I think we are all taken aback, friend and foe alike, for one reason and one reason alone— We thought they were real.  They kissed on stage for the convention and claimed some role in the forming of “Love Story.”  What happened?  Are they hypocrites?  Are all marriages doomed and teetering on the brink of failure?

Well, judging matters we know nothing of is both silly and wrong.  Who knows?  They may not even exactly know.  Yes, we may find out there is an affair afoot or they just drifted apart.  It really isn’t a moment to speculate as to why the Gore’s don’t see themselves as a match.  It is, however, a moment for us to look at our own relationships.  How long do you want it to last?  What are you doing to increase your odds?

In Glaen, there is a simple understanding of what happens for relationships to last.  The two little words are “basis” and “chemistry”—both are important, and both help the long term prospects.

I’m going to tip my hand and tell you that a marriage only has for “outs”—

1. Divorce

2. Suicide

3. Murder

4. Mental Illness

When it gets down to it I believe we are simply to marry ‘for keeps’.  I have lots of divorced friends, and many of their marriages are awesome.  Yet, in my crazy, conservative, and bible-based existence…it all seems like God’s second best to me…and, the third marriage is still a second-best to the second marriage (sorry for the confusion…it means stay in the marriage you are in).
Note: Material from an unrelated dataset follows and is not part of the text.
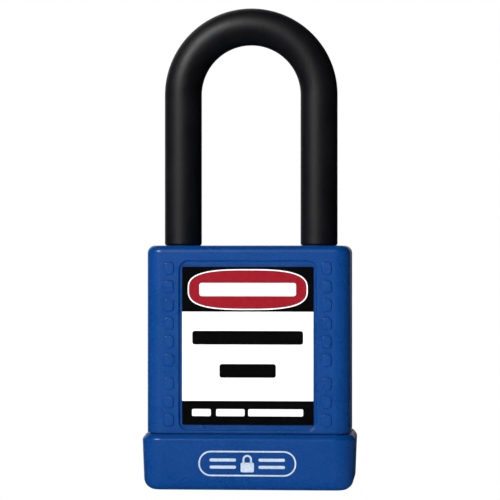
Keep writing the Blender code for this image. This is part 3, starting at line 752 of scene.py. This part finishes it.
def studio_floor():
    """A wide pale floor. It throws light up, and the camera looks past it, so the underside shows too."""
    form = bmesh.new()
    bmesh.ops.create_circle(form, cap_ends=True, segments=SIDES_FLOOR, radius=FLOOR_RADIUS)
    bmesh.ops.translate(form, vec=(0.0, 0.0, -FLOOR_GAP), verts=form.verts)
    floor = finished("studio_floor", form)
    made = Finish("pale_floor", 0.7, specular=0.2)
    made.paint(made.ramp(made.noise(0.05), (0.3, grey(0.84)), (0.7, grey(0.86))))
    floor.data.materials.append(made.material)
    floor.visible_camera = floor.visible_glossy = floor.visible_shadow = False
    return floor


def studio_air():
    """White everywhere for the camera. The object itself sees a dim room with a white wall behind it."""
    world = bpy.data.worlds.new("studio_air")
    world.use_nodes = True
    nodes, links = world.node_tree.nodes, world.node_tree.links
    nodes.clear()
    place, along = nodes.new("ShaderNodeTexCoord"), nodes.new("ShaderNodeVectorMath")
    wall, path = nodes.new("ShaderNodeMapRange"), nodes.new("ShaderNodeLightPath")
    room, seen = nodes.new("ShaderNodeBackground"), nodes.new("ShaderNodeBackground")
    mix, out = nodes.new("ShaderNodeMixShader"), nodes.new("ShaderNodeOutputWorld")
    for socket, number in zip(("From Min", "From Max", "To Min", "To Max"), WALL_EDGE + WALL_LIGHT):
        wall.inputs[socket].default_value = number
    along.operation = "DOT_PRODUCT"
    along.inputs[1].default_value = WALL_WAY
    links.new(place.outputs["Generated"], along.inputs[0])
    links.new(along.outputs["Value"], wall.inputs["Value"])
    links.new(wall.outputs["Result"], room.inputs["Strength"])
    room.inputs["Color"].default_value = (1, 1, 1, 1)
    seen.inputs["Color"].default_value = (1, 1, 1, 1)
    links.new(path.outputs["Is Camera Ray"], mix.inputs["Fac"])
    links.new(room.outputs["Background"], mix.inputs[1])
    links.new(seen.outputs["Background"], mix.inputs[2])
    links.new(mix.outputs["Shader"], out.inputs["Surface"])
    bpy.context.scene.world = world


def only_these(name, *pieces):
    """A collection that a lamp can be kept to."""
    group = bpy.data.collections.new(name)
    for piece in pieces:
        group.objects.link(piece)
    return group


def studio():
    """Soft boxes. The matt ones leave no reflection. The last ones light only the jacket or the bare metal."""
    floor = studio_floor()
    studio_air()
    shown = bpy.data.objects
    ground = only_these("floor_only", floor)
    lamp(*KEY_BOX)
    for box in MATT_BOXES:
        lamp(*box, glossy=False)
    lamp(*FLOOR_BOX, only=ground)
    lamp(*EDGE_BOX, only=only_these("jacket_only", shown["jacket_shell"]))
    metal = only_these("metal_only", shown["plug_face"], shown["shackle_bar"])
    for box in METAL_BOXES:
        lamp(*box, only=metal)


def camera():
    data = bpy.data.cameras.new("front_camera")
    data.lens, data.sensor_width = CAMERA_LENS, CAMERA_SENSOR
    data.shift_x, data.shift_y = CAMERA_SHIFT_X, CAMERA_SHIFT_Y
    data.clip_start, data.clip_end = CAMERA_NEAR, CAMERA_FAR
    seen = bpy.data.objects.new("front_camera", data)
    away = towards(CAMERA_TURN, 0)
    seen.location = CAMERA_DISTANCE * away + Vector((0, 0, CAMERA_HEIGHT))
    seen.rotation_euler = away.to_track_quat("Z", "Y").to_euler()
    bpy.context.scene.collection.objects.link(seen)
    bpy.context.scene.camera = seen
    bpy.context.scene.view_settings.view_transform = "Standard"


blue = moulded_blue()
brass = turned_brass()
jacket_shell(blue)
cap_shell(blue)
cap_emblem(paint_filled())
labels()
sheath_skin(sleeve_black())
shackle_bar(cut_metal(
    "bright_steel", (0.50, 0.50, 0.51), (0.64, 0.645, 0.655), 0.20, (1.0, 1.0, 0.15)))
plug_face(brass)
dress_inner_nodes(brass)
studio()
camera()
I can only tell you that I have married for keeps…Jody may leave me…but she’ll have to leave me (I won’t quit).  But there is something else here…I won’t quit working on BASIS and CHEMISTRY.

Basis is about what we share as a couple (do we have a basis to build a life together?)…chemistry is about whether we ‘do it’ for one another on a subtle and human level.

Starting with a good basis and a good chemistry is the way to go…run away if one or both aren’t there and you’ve made no commitment.  And yet, please don’t quit if your are in a marriage.  Build on it…work through the issues…offer a cool heritage to your kids and everyone watching.

I suppose that’s my grief with Al and Tipper.  We can’t know anything about what happened with them…all we know for sure from their announcement is that they both quit.

Quitting, at least on the surface, is a Convenient Choice.